I have the following code, that I think is pretty self-explanatory. The problem I'm facing is in the render function:
fn render(&self) -> &'static str {
self.view.value
}
Where the compiler complains:
attempted access of field `view` on type `&Self`, but no field with that name was found`
Full code:
struct View1 {
value: &'static str,
}
struct View2 {
value: &'static str,
another_value: &'static str,
}
struct Pattern<T> {
view: T,
}
trait Renderable {
fn render(&self) -> &'static str {
self.view.value
}
}
impl <T> Renderable for Pattern <T> {}
fn patterns() -> Vec<Box<Renderable>> {
vec![
Box::new(Pattern { view: View1 { value: "x" } }),
Box::new(Pattern { view: View1 { value: "y" } }),
]
}
fn main() {
let p = patterns();
for x in p.iter() {
println!("{}", x.render());
}
}
Yes, traits do not have access to the fields of their implementors. You need to provide accessor methods. These are small and should be optimized away:
trait View {
fn value(&self) -> &'static str;
}
struct View1 {
value: &'static str,
}
impl View for View1 {
fn value(&self) -> &'static str { self.value }
}
struct View2 {
value: &'static str,
another_value: &'static str,
}
impl View for View2 {
fn value(&self) -> &'static str { self.value }
}
trait Renderable {
fn view(&self) -> &View;
fn render(&self) -> &'static str {
self.view().value()
}
}
struct Pattern<T>
where T: View
{
view: T,
}
impl<T> Renderable for Pattern<T>
where T: View
{
fn view(&self) -> &View {
&self.view
}
}
fn patterns() -> Vec<Box<Renderable>> {
vec![
Box::new(Pattern { view: View1 { value: "x" } }),
Box::new(Pattern { view: View2 { value: "y", another_value: "z" } }),
]
}
fn main() {
let p = patterns();
for x in p.iter() {
println!("{}", x.render());
}
}
Basically, traits are contracts that objects must adhere to, and the language of those contracts is the function names, the argument types, and the return types.

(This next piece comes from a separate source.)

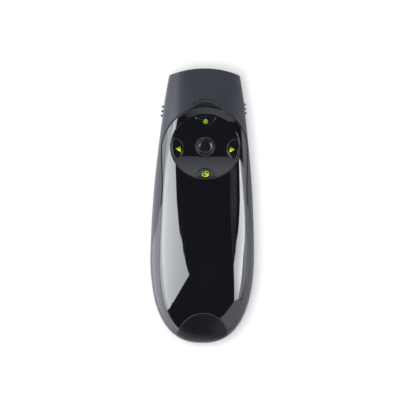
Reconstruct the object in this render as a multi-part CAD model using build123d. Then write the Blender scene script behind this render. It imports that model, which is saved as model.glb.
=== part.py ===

If a trait needs to be able to get a view or a value, then that needs to be a part of the trait.
Note that implementations of traits do have access to the fields of the struct they are implementing the trait on. Since the implementation is specialized for one type, that guarantees that you have access to the appropriate fields.